64. Berlinale: Goldener Bär für chinesischen Film noir

Die Überraschung ist der vom US-Produzenten James Schamus geleiteten Jury gelungen: Nicht Richard Linklaters von Publikum und Kritik einhellig gefeierte Coming-of-Age-Geschichte "Boyhood", sondern der chinesische Film noir "Black Coal, Thin Ice" wurde mit dem Goldenen Bären ausgezeichnet.

Mit 3,7 Punkten lag "Boyhood" im Kritikerspiegel von Screen um 0,7 Punkte vor dem zweitplatzierten Film "Kreuzweg" und 1,4 Punkte vor "Black Coal, Thin Ice", doch die achtköpfige Jury, der auch Christoph Waltz, die Bond-Produzentin Barbara Broccoli und der Regisseur Michel Gondry angehörten, erklärten Diao Yinans Film noir zum besten Film des Wettbewerbs.

Yinan ist mit "Black Coal, Thin Ice" zweifellos ein visuell starker Film gelungen, Story und Erzählweise sind dagegen sehr konventionell. In einer winterlich kalten chinesischen Stadt verbeißt sich ein dem Alkohol verfallener Polizist in einen Mordfall und verliebt sich im Lauf seiner Ermittlungen auch in eine zwielichtige Frau.

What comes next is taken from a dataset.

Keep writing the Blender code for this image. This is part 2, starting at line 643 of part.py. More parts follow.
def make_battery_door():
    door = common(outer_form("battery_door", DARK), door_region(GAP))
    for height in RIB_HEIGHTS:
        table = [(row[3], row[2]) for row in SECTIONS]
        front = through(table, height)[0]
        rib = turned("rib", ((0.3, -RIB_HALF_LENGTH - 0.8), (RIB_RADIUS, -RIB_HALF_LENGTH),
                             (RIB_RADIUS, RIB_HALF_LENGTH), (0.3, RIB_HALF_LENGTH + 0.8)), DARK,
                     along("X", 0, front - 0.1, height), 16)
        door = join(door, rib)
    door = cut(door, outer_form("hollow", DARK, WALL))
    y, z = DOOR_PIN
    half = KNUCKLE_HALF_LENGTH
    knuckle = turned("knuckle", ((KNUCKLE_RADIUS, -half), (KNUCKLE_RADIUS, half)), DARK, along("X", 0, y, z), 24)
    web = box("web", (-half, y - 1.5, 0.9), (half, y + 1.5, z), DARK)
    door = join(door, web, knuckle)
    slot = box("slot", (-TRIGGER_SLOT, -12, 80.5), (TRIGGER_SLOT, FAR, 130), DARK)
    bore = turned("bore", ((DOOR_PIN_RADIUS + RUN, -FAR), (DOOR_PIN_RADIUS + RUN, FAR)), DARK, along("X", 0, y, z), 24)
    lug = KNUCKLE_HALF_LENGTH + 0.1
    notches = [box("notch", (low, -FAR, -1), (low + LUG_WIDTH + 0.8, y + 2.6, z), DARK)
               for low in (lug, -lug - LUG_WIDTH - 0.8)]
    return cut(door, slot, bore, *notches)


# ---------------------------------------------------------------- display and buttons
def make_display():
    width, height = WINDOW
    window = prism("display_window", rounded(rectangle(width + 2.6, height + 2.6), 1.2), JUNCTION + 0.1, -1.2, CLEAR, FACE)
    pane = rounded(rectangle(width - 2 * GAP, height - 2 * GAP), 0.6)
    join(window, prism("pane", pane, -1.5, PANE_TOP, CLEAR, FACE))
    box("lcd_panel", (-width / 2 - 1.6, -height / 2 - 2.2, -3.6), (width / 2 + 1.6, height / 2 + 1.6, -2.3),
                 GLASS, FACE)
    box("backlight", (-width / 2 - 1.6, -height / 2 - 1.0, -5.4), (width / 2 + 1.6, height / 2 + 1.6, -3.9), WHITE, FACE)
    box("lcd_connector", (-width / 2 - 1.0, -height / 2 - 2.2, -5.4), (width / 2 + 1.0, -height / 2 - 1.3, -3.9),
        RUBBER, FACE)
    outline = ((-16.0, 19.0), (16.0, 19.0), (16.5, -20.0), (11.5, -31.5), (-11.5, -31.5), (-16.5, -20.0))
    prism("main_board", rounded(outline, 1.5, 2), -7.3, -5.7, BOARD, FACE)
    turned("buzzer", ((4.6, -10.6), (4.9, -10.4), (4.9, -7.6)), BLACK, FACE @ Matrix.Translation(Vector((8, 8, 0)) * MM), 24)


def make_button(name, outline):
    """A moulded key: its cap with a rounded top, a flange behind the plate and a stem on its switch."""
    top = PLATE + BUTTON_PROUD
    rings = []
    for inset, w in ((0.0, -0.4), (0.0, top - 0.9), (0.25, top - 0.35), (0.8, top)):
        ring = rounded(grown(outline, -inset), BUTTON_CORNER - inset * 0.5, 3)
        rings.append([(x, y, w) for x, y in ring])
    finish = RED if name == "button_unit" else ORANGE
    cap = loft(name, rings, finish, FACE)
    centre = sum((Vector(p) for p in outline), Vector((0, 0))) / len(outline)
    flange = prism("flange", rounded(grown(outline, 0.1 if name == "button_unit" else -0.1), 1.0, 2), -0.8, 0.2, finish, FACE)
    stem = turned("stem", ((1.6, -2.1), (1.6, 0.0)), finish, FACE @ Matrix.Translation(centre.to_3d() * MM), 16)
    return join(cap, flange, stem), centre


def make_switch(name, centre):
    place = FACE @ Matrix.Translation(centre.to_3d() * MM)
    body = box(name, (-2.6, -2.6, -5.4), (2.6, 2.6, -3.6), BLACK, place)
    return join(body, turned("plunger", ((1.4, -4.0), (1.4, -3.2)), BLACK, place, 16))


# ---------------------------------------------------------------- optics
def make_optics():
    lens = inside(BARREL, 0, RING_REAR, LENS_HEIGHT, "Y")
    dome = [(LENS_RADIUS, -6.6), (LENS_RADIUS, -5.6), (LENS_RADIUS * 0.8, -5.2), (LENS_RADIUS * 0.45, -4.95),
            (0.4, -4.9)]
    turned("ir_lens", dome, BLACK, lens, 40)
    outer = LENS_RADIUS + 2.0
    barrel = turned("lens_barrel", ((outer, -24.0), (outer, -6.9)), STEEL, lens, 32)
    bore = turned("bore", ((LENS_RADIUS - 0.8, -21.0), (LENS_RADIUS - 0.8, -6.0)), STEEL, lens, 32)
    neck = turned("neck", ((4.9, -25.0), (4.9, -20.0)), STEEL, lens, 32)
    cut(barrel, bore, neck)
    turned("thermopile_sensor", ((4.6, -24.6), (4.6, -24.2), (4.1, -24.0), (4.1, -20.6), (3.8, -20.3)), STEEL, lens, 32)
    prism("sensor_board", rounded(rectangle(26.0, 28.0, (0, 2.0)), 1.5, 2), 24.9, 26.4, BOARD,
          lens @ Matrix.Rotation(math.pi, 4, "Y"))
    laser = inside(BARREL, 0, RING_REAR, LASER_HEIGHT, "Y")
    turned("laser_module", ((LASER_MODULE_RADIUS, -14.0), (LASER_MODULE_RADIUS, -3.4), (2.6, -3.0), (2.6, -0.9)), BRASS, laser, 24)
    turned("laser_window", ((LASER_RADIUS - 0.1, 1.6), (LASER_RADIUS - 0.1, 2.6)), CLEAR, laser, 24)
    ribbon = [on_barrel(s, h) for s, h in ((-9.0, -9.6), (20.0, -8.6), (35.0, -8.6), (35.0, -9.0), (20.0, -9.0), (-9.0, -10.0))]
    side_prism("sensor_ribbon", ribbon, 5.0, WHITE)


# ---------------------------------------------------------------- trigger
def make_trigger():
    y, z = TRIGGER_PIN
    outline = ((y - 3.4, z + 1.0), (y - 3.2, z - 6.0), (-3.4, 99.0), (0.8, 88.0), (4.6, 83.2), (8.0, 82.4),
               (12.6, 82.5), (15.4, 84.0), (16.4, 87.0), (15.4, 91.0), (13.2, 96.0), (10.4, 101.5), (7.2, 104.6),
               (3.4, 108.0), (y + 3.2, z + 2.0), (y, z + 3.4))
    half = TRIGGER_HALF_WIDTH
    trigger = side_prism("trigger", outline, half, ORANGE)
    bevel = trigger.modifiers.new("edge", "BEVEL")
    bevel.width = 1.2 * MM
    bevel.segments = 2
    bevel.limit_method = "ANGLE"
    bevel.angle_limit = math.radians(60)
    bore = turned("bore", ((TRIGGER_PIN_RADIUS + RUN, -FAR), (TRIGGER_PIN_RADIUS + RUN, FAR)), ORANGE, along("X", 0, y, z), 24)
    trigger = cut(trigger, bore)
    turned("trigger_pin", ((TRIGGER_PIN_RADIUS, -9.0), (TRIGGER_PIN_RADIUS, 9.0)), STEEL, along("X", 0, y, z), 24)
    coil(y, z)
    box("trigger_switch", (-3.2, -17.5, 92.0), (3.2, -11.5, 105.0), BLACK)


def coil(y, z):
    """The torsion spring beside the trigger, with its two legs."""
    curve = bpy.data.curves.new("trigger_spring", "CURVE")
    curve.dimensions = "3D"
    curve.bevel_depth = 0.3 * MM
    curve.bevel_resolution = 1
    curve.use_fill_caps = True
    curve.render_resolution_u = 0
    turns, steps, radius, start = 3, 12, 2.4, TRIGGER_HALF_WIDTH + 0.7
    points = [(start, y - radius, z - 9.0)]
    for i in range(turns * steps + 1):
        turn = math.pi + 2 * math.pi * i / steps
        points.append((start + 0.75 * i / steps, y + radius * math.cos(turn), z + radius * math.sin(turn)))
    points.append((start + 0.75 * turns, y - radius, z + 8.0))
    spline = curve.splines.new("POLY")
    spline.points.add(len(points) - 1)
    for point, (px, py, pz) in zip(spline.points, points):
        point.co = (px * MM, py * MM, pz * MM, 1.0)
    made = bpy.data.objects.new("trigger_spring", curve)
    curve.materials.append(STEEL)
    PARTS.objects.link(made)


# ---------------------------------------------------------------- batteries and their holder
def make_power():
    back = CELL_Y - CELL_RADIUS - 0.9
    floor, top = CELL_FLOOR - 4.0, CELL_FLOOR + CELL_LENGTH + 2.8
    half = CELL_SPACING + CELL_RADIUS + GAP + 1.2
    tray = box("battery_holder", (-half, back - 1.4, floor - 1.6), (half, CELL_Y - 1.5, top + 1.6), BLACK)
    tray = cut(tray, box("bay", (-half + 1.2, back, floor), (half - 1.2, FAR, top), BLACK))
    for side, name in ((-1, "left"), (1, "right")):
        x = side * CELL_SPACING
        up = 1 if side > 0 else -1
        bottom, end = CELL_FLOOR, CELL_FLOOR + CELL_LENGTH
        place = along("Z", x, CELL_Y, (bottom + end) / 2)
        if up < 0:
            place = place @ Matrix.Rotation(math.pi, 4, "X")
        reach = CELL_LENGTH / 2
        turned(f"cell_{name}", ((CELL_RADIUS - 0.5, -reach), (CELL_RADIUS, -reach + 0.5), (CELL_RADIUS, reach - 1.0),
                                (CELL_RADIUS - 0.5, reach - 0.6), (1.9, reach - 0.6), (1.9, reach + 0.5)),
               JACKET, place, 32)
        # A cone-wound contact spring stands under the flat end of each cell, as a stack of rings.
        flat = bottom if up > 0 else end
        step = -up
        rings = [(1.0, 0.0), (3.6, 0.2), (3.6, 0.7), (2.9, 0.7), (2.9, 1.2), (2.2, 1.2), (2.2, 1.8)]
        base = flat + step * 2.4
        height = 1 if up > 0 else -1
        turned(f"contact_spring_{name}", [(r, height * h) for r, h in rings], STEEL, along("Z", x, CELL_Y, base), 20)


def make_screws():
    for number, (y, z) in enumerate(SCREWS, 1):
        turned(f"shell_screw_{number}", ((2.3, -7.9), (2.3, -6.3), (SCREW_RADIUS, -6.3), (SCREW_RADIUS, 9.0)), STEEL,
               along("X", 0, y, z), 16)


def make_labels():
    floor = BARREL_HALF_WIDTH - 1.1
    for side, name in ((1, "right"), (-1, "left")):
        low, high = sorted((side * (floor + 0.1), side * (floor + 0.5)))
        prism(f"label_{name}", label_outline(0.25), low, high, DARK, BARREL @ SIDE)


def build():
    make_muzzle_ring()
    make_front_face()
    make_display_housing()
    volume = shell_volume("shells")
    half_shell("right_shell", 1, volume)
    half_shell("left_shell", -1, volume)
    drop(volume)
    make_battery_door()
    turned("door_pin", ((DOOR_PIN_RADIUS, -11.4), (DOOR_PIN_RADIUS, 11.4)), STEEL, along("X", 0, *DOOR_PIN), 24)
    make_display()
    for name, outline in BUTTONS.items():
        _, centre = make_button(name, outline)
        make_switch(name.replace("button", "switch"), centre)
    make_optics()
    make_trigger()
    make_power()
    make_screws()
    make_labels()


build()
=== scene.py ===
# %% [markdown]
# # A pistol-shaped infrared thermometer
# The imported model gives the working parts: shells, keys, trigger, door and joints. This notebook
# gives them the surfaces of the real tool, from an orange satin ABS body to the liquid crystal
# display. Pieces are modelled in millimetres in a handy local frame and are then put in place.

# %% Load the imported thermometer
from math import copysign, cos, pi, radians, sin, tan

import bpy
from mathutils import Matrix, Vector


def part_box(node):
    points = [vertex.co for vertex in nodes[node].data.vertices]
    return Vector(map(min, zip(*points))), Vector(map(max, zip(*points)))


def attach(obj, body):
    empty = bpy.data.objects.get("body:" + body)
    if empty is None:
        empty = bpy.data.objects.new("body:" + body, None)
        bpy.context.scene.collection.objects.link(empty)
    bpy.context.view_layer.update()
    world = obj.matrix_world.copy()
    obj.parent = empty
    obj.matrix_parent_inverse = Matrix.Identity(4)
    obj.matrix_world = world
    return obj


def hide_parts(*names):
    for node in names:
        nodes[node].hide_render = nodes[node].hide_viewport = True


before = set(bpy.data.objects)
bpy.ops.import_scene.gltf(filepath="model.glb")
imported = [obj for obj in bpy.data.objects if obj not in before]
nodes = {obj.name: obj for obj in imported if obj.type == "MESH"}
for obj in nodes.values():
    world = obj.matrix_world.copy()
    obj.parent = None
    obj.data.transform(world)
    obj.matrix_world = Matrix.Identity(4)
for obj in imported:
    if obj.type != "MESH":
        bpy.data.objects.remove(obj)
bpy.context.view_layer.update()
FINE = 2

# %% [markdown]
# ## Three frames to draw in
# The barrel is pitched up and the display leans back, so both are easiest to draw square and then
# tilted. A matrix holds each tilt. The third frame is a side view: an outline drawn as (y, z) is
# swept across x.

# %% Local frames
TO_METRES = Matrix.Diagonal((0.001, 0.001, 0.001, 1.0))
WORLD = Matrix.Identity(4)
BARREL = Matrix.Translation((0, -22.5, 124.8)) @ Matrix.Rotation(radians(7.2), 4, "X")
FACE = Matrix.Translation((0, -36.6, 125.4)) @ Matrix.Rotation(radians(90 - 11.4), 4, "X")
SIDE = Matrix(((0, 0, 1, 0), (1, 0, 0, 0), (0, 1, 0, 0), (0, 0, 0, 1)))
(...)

In den weitgehend dunklen Farben, zu denen markante rote, gelbe und grüne Neonlichter an einer Brücke oder einem Nachtclub einen starken Kontrast bilden, entwirft Yinan atmosphärisch dicht das Bild eines tristen China, in dem die Durchschnittsbevölkerung Not leidet, während einige Wenige sich Reichtümer anhäufen. Stark spielt auch Liao Fan, der als bester Darsteller ausgezeichnet wurde, die Figur des gebrochenen Ex-Polizisten, doch können diese Qualitäten nicht darüber hinwegtäuschen, dass man sich diesen Film in anderem geographisch-gesellschaftlichem Umfeld auch in einer "Tatort"-Folge vorstellen könnte.

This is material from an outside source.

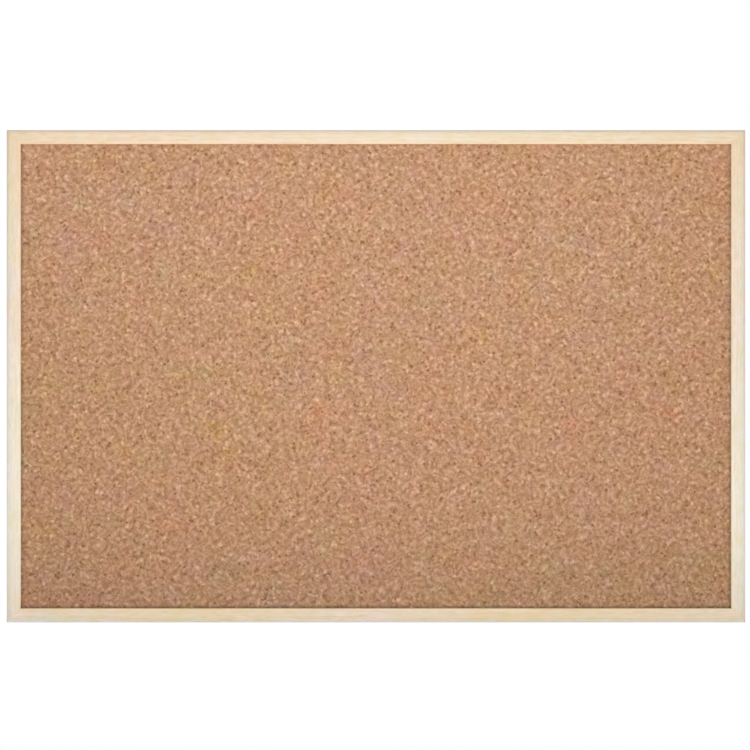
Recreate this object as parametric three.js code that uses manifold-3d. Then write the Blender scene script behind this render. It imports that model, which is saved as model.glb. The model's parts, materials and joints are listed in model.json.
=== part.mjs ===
// Cork board in a mitred pine frame, with two D ring hangers on its back.
// Millimetres, +Z up. The cork faces -Y and the wall is on the +Y side.
// The origin is the middle of the lower edge, half way through the frame's depth.
import * as THREE from "three";
import { mergeVertices } from "three/addons/utils/BufferGeometryUtils.js";
import Module from "manifold-3d";

const wasm = await Module();
wasm.setup();

// Board
const boardWidth = 600;
const boardHeight = 400;

// Rails: a groove behind the front lip holds the panel.
const railFace = 11.5;
const frontLip = 2.8;
const backLip = 2.8;
const grooveDepth = 3.3;
const outerEdgeRadius = 1.8;
const innerEdgeRadius = 0.7;
const backEdgeRadius = 0.8;
const mitreGap = 0.05;

// Panel, from the front to the back
const corkThickness = 2;
const coreThickness = 5.5;
const backingThickness = 1.5;
const glueLine = 0.1;
const panelPlay = 0.1;
const panelSideClearance = 0.5;

// Corner staples: two of them cross each mitre, driven in from the back. The outer one keeps its edge
// distance, and the inner one lies at a share of the mitre's solid wood.
const stapleCrown = 5.7;
const stapleLeg = 9;
const stapleWireWidth = 1.2;
const stapleWireThickness = 0.9;
const stapleSink = 0.15;
const stapleFit = 0.05;
const stapleEdge = 1.6;
const innerStapleShare = 0.86;

// Hangers
const hangerDrop = 60;
const strapWidth = 6.5;
const strapSheet = 0.8;
const ringWireRadius = 0.9;
const ringBendRadius = 1.5;
const ringLeg = 4.5;
const ringSidePlay = 0.6;
const barrelClearance = 0.3;
const ringRestGap = 0.3;
const ringToScrewHead = 1.3;

// Hanger screws
const screwRadius = 1.1;
const screwLength = 10;
const screwTip = 2.4;
const screwHeadRadius = 2.3;
const screwHeadHeight = 1.4;
const headRimShare = 0.25;
const screwHoleClearance = 0.3;
const screwBite = 0.1;
const recessLength = 2.6;
const recessWidth = 0.6;
const recessDepth = 0.8;

// Bumpers
const bumperRadius = 4.75;
const bumperFlatRadius = 3.2;
const bumperHeight = 3.8;
const bumperInset = 30;

// Seats and cuts
const seatGap = 0.1;
const overrun = 1;

// Worked out from the sizes above
const grooveWidth = 2 * panelPlay + corkThickness + coreThickness + backingThickness + 2 * glueLine;
const railDepth = frontLip + grooveWidth + backLip;
const frontFace = -railDepth / 2;
const backFace = railDepth / 2;
const sheetMargin = railFace - grooveDepth + panelSideClearance;
const solidMitre = (railFace - grooveDepth) * Math.SQRT2;
const staplePlaces = {
  outer: stapleCrown / 2 + stapleEdge * Math.SQRT2,
  inner: solidMitre * innerStapleShare,
};
const barrelInner = ringWireRadius + barrelClearance;
const barrelOuter = barrelInner + strapSheet;
const strapFace = 2 * strapSheet - barrelOuter;
const ringHalfWidth = strapWidth / 2 + ringSidePlay + ringWireRadius;
const ringReach = ringLeg + ringHalfWidth;
const screwDrop = ringReach + ringWireRadius + ringToScrewHead + screwHeadRadius;
const strapLength = screwDrop + strapWidth / 2;
const ringLean = Math.asin((strapFace + ringWireRadius + ringRestGap) / ringReach);

const pine = { color: 0xecddc4, roughness: 0.55, metalness: 0 };
const cork = { color: 0xbf9270, roughness: 0.95, metalness: 0 };
const softboard = { color: 0xa9825a, roughness: 0.95, metalness: 0 };
const hardboard = { color: 0x7a5a3c, roughness: 0.7, metalness: 0 };
const zincPlated = { color: 0xc9c6bd, roughness: 0.35, metalness: 1 };
const stapleSteel = { color: 0xb9b6ad, roughness: 0.4, metalness: 1 };
const rubber = { color: 0x4a4a4a, roughness: 0.8, metalness: 0 };

// Helpers

function toSolid(geometry) {
  const bare = geometry.clone();
  bare.deleteAttribute("normal");
  bare.deleteAttribute("uv");
  const merged = mergeVertices(bare);
  return new wasm.Manifold(
    new wasm.Mesh({
      numProp: 3,
      vertProperties: new Float32Array(merged.attributes.position.array),
      triVerts: new Uint32Array(merged.index.array),
    }),
  );
}

function toGeometry(solid) {
  const made = solid.getMesh();
  const geometry = new THREE.BufferGeometry();
  geometry.setAttribute("position", new THREE.BufferAttribute(made.vertProperties, 3));
  geometry.setIndex(new THREE.BufferAttribute(made.triVerts, 1));
  geometry.computeVertexNormals();
  return geometry;
}

function extrude(shape, depth, curveSegments) {
  return new THREE.ExtrudeGeometry(shape, { depth, curveSegments, bevelEnabled: false });
}

// A section drawn in Y and Z, run along X and centred on it.
function runAlongX(section, length, curveSegments) {
  const geometry = extrude(section, length, curveSegments).translate(0, 0, -length / 2);
  const turn = new THREE.Matrix4().makeBasis(
    new THREE.Vector3(0, 1, 0),
    new THREE.Vector3(0, 0, 1),
    new THREE.Vector3(1, 0, 0),
  );
  return geometry.applyMatrix4(turn);
}

// An outline drawn in X and Z, run along Y from one depth to another.
function runAlongY(outline, from, to, curveSegments) {
  return extrude(outline, to - from, curveSegments).rotateX(Math.PI / 2).translate(0, to, 0);
}

function polygon(points) {
  return new THREE.Shape(points.map(([x, y]) => new THREE.Vector2(x, y)));
}

function mesh(name, geometry, finish) {
  const made = new THREE.Mesh(geometry, new THREE.MeshStandardMaterial(finish));
  made.name = name;
  return made;
}

// Rails: each is drawn as the bottom rail lies, its outer edge at z = 0 and the groove open upwards.

function railSection() {
  const grooveFront = frontFace + frontLip;
  const grooveFloor = railFace - grooveDepth;
  const right = Math.PI / 2;
  const section = new THREE.Shape();
  const roundEdge = (y, z, radius, start) => section.absarc(y, z, radius, start, start + right);
  roundEdge(frontFace + outerEdgeRadius, outerEdgeRadius, outerEdgeRadius, 2 * right);
  roundEdge(backFace - backEdgeRadius, backEdgeRadius, backEdgeRadius, 3 * right);
  roundEdge(backFace - backEdgeRadius, railFace - backEdgeRadius, backEdgeRadius, 0);
  section.lineTo(grooveFront + grooveWidth, railFace);
  section.lineTo(grooveFront + grooveWidth, grooveFloor);
  section.lineTo(grooveFront, grooveFloor);
  section.lineTo(grooveFront, railFace);
  roundEdge(frontFace + innerEdgeRadius, railFace - innerEdgeRadius, innerEdgeRadius, right);
  return section;
}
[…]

Der Große Preis der Jury für Wes Andersons vor Erzählfreude sprühenden "The Grand Budapest Hotel" geht durchaus in Ordnung, traurig ist aber, dass Richard Linklater für seinen überragenden "Boyhood" nur den Regiepreis und nicht den Goldenen Bären bekam. Immerhin erhielt Linklater daneben auch den Preis der deutschen Filmkunsttheater sowie den Preis der Leserjury der Berliner Morgenpost.

Als seltsam darf man auch empfinden, dass Dietrich Brüggemanns "Kreuzweg" mit dem Drehbuchpreis ausgezeichnet wurde, wo doch dieser Film gerade durch seine radikale filmische Inszenierung fasziniert. Wenig überraschend ist dagegen, dass "Kreuzweg" angesichts seiner Thematik auch den Preis der Ökumenischen Jury erhielt.

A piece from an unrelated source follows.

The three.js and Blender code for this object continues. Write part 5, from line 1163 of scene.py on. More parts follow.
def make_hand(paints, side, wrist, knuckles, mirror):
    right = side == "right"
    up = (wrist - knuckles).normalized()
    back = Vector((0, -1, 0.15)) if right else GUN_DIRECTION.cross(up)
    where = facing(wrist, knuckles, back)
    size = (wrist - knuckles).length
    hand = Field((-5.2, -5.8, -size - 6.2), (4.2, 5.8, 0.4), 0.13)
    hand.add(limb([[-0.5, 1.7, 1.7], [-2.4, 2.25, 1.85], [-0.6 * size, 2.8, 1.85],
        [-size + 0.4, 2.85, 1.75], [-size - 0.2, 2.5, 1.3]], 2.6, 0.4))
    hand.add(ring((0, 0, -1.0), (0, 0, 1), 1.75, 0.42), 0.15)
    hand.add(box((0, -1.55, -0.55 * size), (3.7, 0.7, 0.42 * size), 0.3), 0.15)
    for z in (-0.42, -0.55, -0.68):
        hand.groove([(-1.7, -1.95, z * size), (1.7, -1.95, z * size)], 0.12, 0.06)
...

Gewünscht hätte man Brüggemann freilich auch den Alfred Bauer Preis, der für einen Film vergeben wird, der neue Perspektiven eröffnet. Dieser allerdings ging an "Aimer, boire et chanter", in dem der 91-jährige Alain Resnais vor bewusst künstlichen Kulissen sechs Schauspieler ein Stück von Alan Ayckbourn spielen lässt. Nichts wirklich Neues für Resnais ist das, hat er Ähnliches doch schon mehrmals – und auch schon besser – gemacht. Für seinen vielleicht letzten Film wurde er dennoch auch mit dem Preis der Filmkritiker ausgezeichnet.

Während der österreichische Film "Macondo", in dem Subadeh Mortezai einfühlsam und undramatisch vom Leben eines elfjährigen tschetschenischen Asylanten in Wien erzählt, von den Jurys unbeachtet blieb, wurde das Schweizer Dokudrama "Der Kreis" mit dem schwul-lesbischen Filmpreis "Teddy-Award" ausgezeichnet. Stefan Haupt erzählt darin in einer Mischung von Interviews und Spielszenen anhand der Liebesgeschichte von Ernst Ostertag und Röbi Rapps dicht und bewegend vom Schweizer Schwulenverein "Der Kreis" und den Repressionen in den 1950er Jahren.